PPM distribution concerns continue for Cook and other programmers.
“Arbitron is still finding their way to a good distribution of meters across age, ethnic and geographic areas. I think Arbitron has had a hard time enticing all demos to carry the meters,” Cook added.
Distribution of meters was at the heart of the dispute between Arbitron and the PPM Coalition, which formed in 2008 to address concerns of minority broadcasters over lowered listening levels of their stations with PPM measurements.
The enhancements agreed to by Arbitron earlier this year, negotiated with the help of House Oversight and Government Reform Committee Chairman Rep. Edolphus Towns, included promises from Arbitron to include address-based sampling with targeted in-person recruiting to increase PPM panelist participation in key markets.

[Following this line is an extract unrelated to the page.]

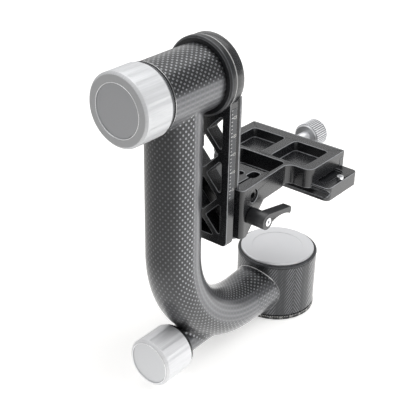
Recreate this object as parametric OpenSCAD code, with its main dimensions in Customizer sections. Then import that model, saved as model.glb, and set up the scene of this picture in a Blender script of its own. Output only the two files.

Arbitron has begun targeted in-person recruiting for PPM panelists in high-density black and Hispanic areas, including Dade County, Fla., Miami, Dallas and the New York boroughs of Brooklyn and the Bronx. In-person recruitment helps target population segments that are more likely to be reached by cell phone only, according to the company.
By the end of 2010, in-person recruiting is expected to be in place in high-density black and Hispanic areas for the approximately top 25 PPM markets.